It is with shock and incredible sadness I pay tribute to this man today.  The men and women of the legislative messenger service are the eyes and ears of the NYS Legislature, and their huge and radiant personalities have brought light to many a droll and dreary downtown day for me over the past 20 years.

Robert and I bonded as Yankees fans, especially of their mid-70s resurgence as a championship team after a decade in the pit.  My favorite Yankee was Bobby Murcer, and he knew all the facts about the man.  He knew his status as a .275 hitter despite being a home run chaser (he hit over 250 home runs in his career), and how as a rookie he was billed as the next Mickey Mantle.  He knew he was a golden glove winner in 1972 and a five-time All-Star, and how he was great at the delayed steal, which requires precisely timing a catcher’s throwback to the mound after a pitch.

Mostly, however, we talked about Bobby’s performance against the Orioles on August 6, 1979, the same day he eulogized his close friend and teammate Thurman Munson following his tragic death in a plane crash just a few days prior.  Murcer practically won the game by himself, bringing the Yanks back from a 4–0 deficit with a 3-run homer in the 7th, then hitting a walk-off 2-run single down the left-field line in the bottom of the 9th.  The Bronx crowd went totally bonkers.  My dad bought me picture pins of both Bobby and Thurman in Cooperstown the following summer, which I recently rediscovered in an old memory box in our basement.

The last time I saw Robert was Wednesday, March 11, outside a bank of elevators in the LOB.  He was quiet, sad and angry.  Clearly preoccupied with something.  Instead of his usual greeting – “Hey, Bobby Murcer!” – he was red-faced, near tears and distracted.  It was a getaway day, which is slang for the final session day of the week when all the electeds make a beeline for home once the gavel falls, so we were alone when we got into the elevator, which is where he broke his silence.

“Do you think I’m a bad person?” he asked suddenly, his glance alternating shyly between the floor to my face in rapid succession.  “Somebody said I was a bad person.”

I was stunned. Who would say that to this giant, cheerful, funny, force of nature?

Oh, right.

Humans.

“Robert, you have more charm, integrity and intelligence than three quarters of the people in this building,” I said to him.  “Don’t pay any attention to that crap.  You’re a good man.  One of the best in my book.  You show up for life and you meet your commitments and make people smile.  What more can people want from anyone?  So hold your head up high and don’t worry about what other people say.  People say all sorts of awful crap that they’ll regret on their deathbeds.”
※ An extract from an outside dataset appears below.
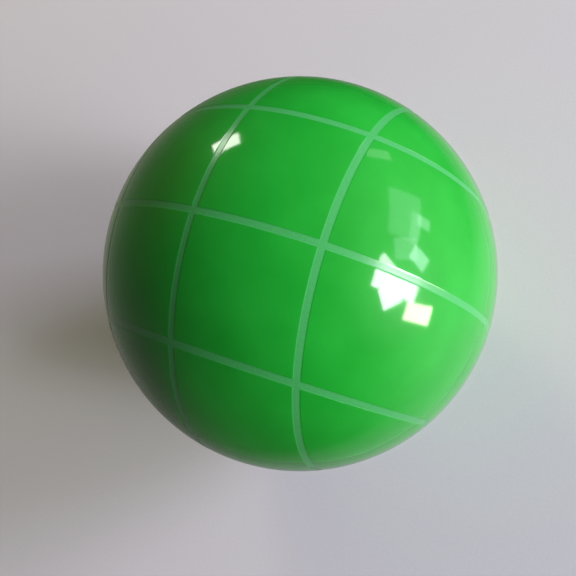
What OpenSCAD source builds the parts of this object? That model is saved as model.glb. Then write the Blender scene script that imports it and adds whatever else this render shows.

He softened a bit when I said this, the cloud lifting somewhat, but he was still out of sorts.  He did, however, give me a trademark fist-bump as he got out of the elevator.  “Thank you, sir,” he said, and disappeared around the corner.

I made a note to gift those Yankees pins to Robert next time I saw him, but it wasn’t meant to be.  Two days later, the governor shut down all public spaces in the face of a global pandemic, and that was the last time I ever saw him.  He may have lived, as his obituary reads, “a life of struggle with a developmental handicap,” but if he did, I rarely saw it.  And to be sure, I only saw him at work.  We were work buds.  I have no idea what he faced at home, with family, with friends or bosses.  But I know a good man when I see one, and he was a good man.

During his eulogy for Thurman Munson all those years ago, Murcer quoted poet and philosopher Angelo Patri, saying that “the life of a soul on earth lasts longer than his departure… he lives on in your life and the life of all others who knew him.”  I’ll be sure to mention your name in the halls of Albany, Robert.  You’re a legend in my book.

Say hi to Bobby for me.  Thank you, sir.